Anna Wintour Mundur dari Jabatan Editor-in-Chief Majalah Vogue Amerika

Kabar mengejutkan datang dari dunia fashion, Ladies. Anna Wintour mundur dari jabatannya sebagai Editor-in-Chief atau pemimpin redaksi majalah Vogue Amerika Serikat. Berita ini disampaikan langsung oleh penerbit majalah Vogue, Conde Nast, pada Kamis (26/6).
Anna Wintour meninggalkan posisi ini setelah 37 tahun memimpin Vogue AS. Dilansir Vogue, meskipun Anna tak lagi memegang jabatan Editor-in-Chief di Vogue AS, ia tetap mempertahankan posisi penting di Conde Nast. Sejak 2020, Anna Wintour memegang jabatan sebagai Chief Content Officer di Conde Nast.
Bahkan, dengan mundurnya Anna dari posisi pemred, ia akan memiliki lebih banyak waktu untuk mengawasi majalah Vogue di berbagai negara serta brand-brand lainnya di bawah Conde Nast, seperti WIRED, Vanity Fair, Allure, Tatler, hingga GQ.
Jadi, Anna Wintour tidak pensiun, melainkan hanya berpindah jabatan untuk memperluas gerak dan perannya di Conde Nast. Menurut CNN Style, ini merupakan salah satu langkah restrukturisasi global perusahaan yang tengah berlangsung di Conde Nast.
“Siapa pun yang bekerja di bidang kreatif tahu betapa pentingnya bagi seseorang untuk tak pernah berhenti berkembang. Kala saya menjadi redaktur Vogue, saya sungguh tak sabar untuk membuktikan kepada siapa pun yang akan mendengarkan saya bahwa ada cara baru yang mengesankan untuk mengimajinasikan sebuah majalah fashion Amerika,” kata Anna dalam rapat staf Vogue pada Kamis (26/6), dikutip dari Vogue.
Setelah Anna mundur, tidak akan ada lagi jabatan Editor-In-Chief di Vogue AS. Posisi pimpinan ini akan digantikan dengan jabatan bernama Head of Editorial Content atau kepala konten redaksi.
Anna mengatakan, ia akan tetap melanjutkan tugas-tugas penting yang sebelumnya ia emban sebagai pemred.

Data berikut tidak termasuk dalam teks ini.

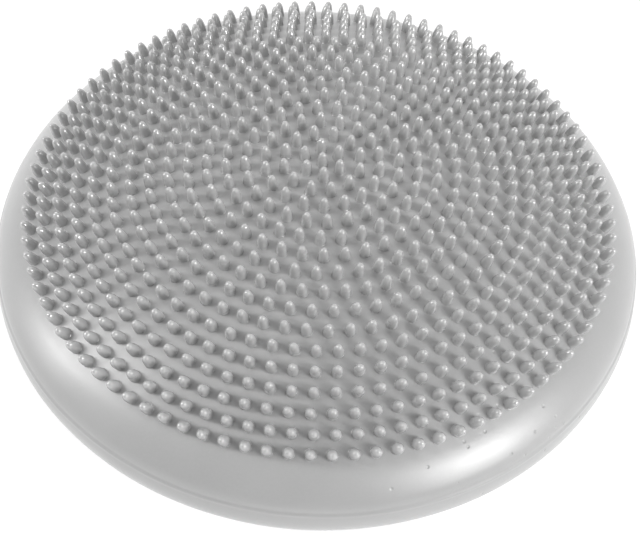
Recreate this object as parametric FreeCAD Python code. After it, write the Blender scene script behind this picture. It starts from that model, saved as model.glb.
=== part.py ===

Salah satunya adalah mengawasi berjalannya Met Gala, malam fashion dan penggalangan dana bergengsi yang diselenggarakan oleh The Costume Institute Metropolitan Museum of Art New York.
Lewat perubahan besar ini, Vogue AS membuka jalan untuk para editor fashion mencoba peruntungan di majalah mode bergengsi tersebut. Ini membuka peluang untuk wajah-wajah baru maupun lama, bahkan potensi untuk menciptakan sejarah. Contohnya, dua tahun lalu, Chioma Nnadi menjadi perempuan kulit hitam pertama yang pernah memimpin British Vogue (majalah Vogue yang terbit di Britania -red).
Anna Wintour, pendobrak pintu dunia mode
Sosok yang dikenal berkat kacamata hitam dan rambut bob ikonis ini pertama kali menjabat sebagai Editor-In-Chief Vogue AS pada 1988. Anna masuk ke jajaran kepemimpinan dengan membawa ide-ide baru yang mendobrak tradisi Vogue.
Dilansir CNN Style, di bawah Anna Wintour, Vogue AS mengambil langkah yang lebih berani. Contohnya, sampul Vogue edisi November 1988—edisi pertama Anna Wintour—menampilkan model Michaela Bercu dalam balutan celana jeans. Ini adalah pertama kalinya celana jeans muncul di sampul majalah sepanjang sejarah Vogue.
Tak hanya itu, sejak Anna memimpin, Vogue AS tidak lagi selalu diramaikan dengan foto sampul berlatar studio fotografi. Di bawah Anna Wintour, kreativitas foto sampul semakin berwarna berkat foto-foto yang lebih kasual, berlatar di luar ruangan, dan potret model close-up.
Anna jugalah yang mereformasi Met Gala hingga menjadi sepopuler, semegah, dan sebertabur bintang saat ini. Anna Wintour mengombinasikan kekuatan high fashion dan pengaruh besar selebriti dunia, menjadikan Met Gala sebuah acara penggalangan dana tahunan yang paling dinanti.